Facts of the Case
- The
Revenue preferred an appeal under Section 260A of the Income Tax Act,
1961, against the order dated November 30, 2009, passed by the Income Tax
Appellate Tribunal (ITAT) for the Assessment Year 2001-2002.
- The
ITAT had upheld the decision of the Commissioner of Income Tax (Appeals)
[CIT(A)] deleting a penalty of ₹11,85,500/- levied by the Assessing
Officer (AO) under Section 271(1)(c).
- The
assessee, M/S. Shivani Textiles Ltd., had advanced a sum of ₹40,00,000/-
to a share broker, Mr. Gautam Nemani, in July 1997 for purchasing shares.

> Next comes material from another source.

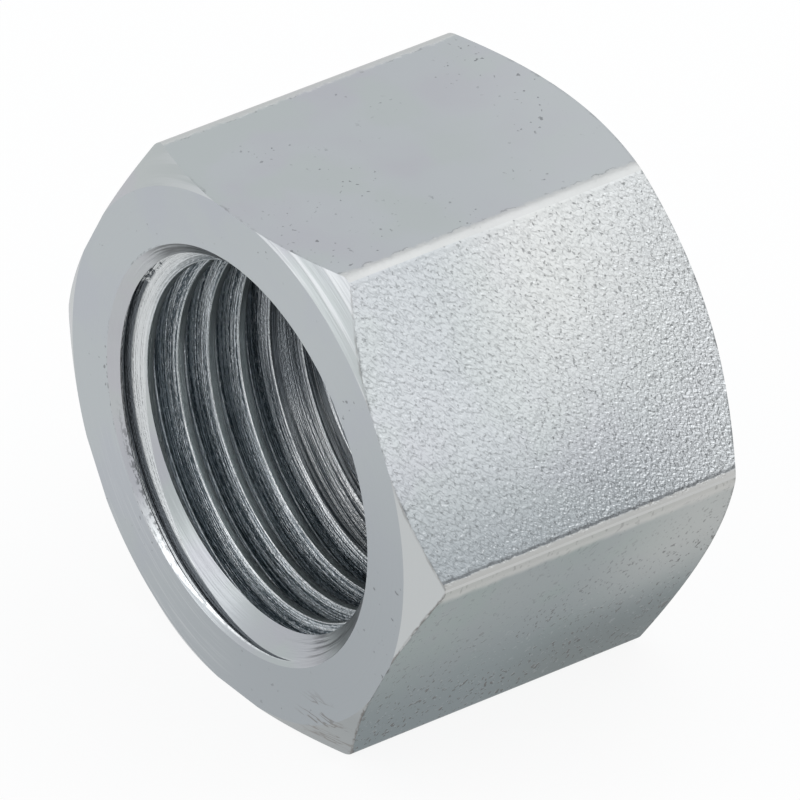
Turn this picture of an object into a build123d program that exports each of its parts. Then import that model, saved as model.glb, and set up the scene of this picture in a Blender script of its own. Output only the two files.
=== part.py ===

No shares were ever purchased.
- In
February 2001, the broker returned ₹10,00,000/-, leaving an outstanding
balance of ₹30,00,000/-.
- On
March 9, 2001, the Board of Directors of the assessee company passed a
resolution to write off the remaining ₹30,00,000/- as a bad debt/loss due
to the extremely poor financial condition of the broker.
- The
AO disallowed the claim in the quantum assessment, viewing it as a
non-business/investment loss, and subsequently initiated penalty
proceedings for concealing income or furnishing inaccurate particulars.
Issues Involved
- Whether
a penalty under Section 271(1)(c) can be automatically levied merely
because a deduction or claim made by the assessee has been disallowed
during the quantum assessment.
- Whether
the explanation offered by the assessee regarding the treatment of
advances as bad debts/losses under a Board resolution constitutes a bona
fide explanation under Explanation 1 to Section 271(1)(c) so as to
escape penalty liability.
Petitioner’s (Revenue) Arguments
- The
learned counsel for the Revenue argued that the ITAT erred in law by
deleting the penalty under Section 271(1)(c).
- It
was contended that the assessee’s claim regarding bad debts on share
investments could not be considered bona fide, as investing in
shares was not the primary business of the assessee company.
- The
Revenue heavily relied upon the landmark Supreme Court decision in Union
of India Vs. Dharamendra Textiles Processors (2008) 13 SCC 369,
asserting that penalty under Section 271(1)(c) is a strict civil
liability, leaving no room for discretionary relief once a claim is found
incorrect.
Respondent’s Arguments
- No
one appeared on behalf of the respondent (Assessee) during the final
hearing before the High Court. However, their stance, as recorded via
lower authority findings, was that the advance was made under a valid
Board resolution dated December 4, 1987, which permitted the company to
pursue share investments as an incidental object.
- Further,
the write-off of ₹30,00,000/- was backed by a genuine Board decision on
March 9, 2001, based on the broker's insolvency, proving their claim was
entirely transparent and bona fide.
Court Order / Findings
- The
High Court of Delhi dismissed the Revenue's appeal, finding no merit in
its arguments, and upheld the concurrent findings of the CIT(A) and the
ITAT.
- The
Court observed that while penalty under Section 271(1)(c) represents a
civil liability where mens rea (guilty mind) does not need to be
proven by the department, mere disallowance of a claim does not
automatically attract a penalty.
- The
Court clarified that Explanation 1 to Section 271(1)(c) creates a rebuttable
presumption and shifts the burden of proof onto the assessee. If the
assessee provides a bona fide explanation and discloses all facts
material to the computation, the presumption is successfully rebutted.
- On
facts, the High Court noted that the ITAT had previously accepted that the
company was authorized to invest in shares via its 1987 resolution. Even
though the quantum appeal ultimately disallowed the loss as a business
expense, the assessee’s belief that it could claim the sum as a
business/bad debt loss was entirely bona fide. The write-off was
performed midway through March 2001 via a proper resolution and was not a
back-dated adjustments designed to evade taxes.
- Thus,
the Court concluded that the assessee's case fell squarely within the
protective ambit of Explanation 1 to Section 271, making the penalty
unsustainable.
Important Clarification
- Distinction
on Dharamendra Textiles Case: The High Court
provided a critical interpretation of the Supreme Court's ruling in Union
of India Vs. Dharamendra Textiles Processors. The Court clarified that
Dharamendra Textiles means that once the conditions of Section
271(1)(c) are fully satisfied, the tax authorities have no discretion to
alter or mitigate the quantum (amount) of the penalty. However, it
does not mandate that a penalty must be mechanically imposed in
every case of addition or disallowance. The assessee can always use
Explanation 1 to establish the bona fides of their claim to avoid
the invocation of the penalty section altogether.
Section Involved
- Section
271(1)(c) of the Income Tax Act, 1961.
- Explanation
1 to Section 271(1)(c) of the Income Tax Act, 1961.
- Section 260A of the Income Tax Act, 1961 (pertaining to High Court Appeals).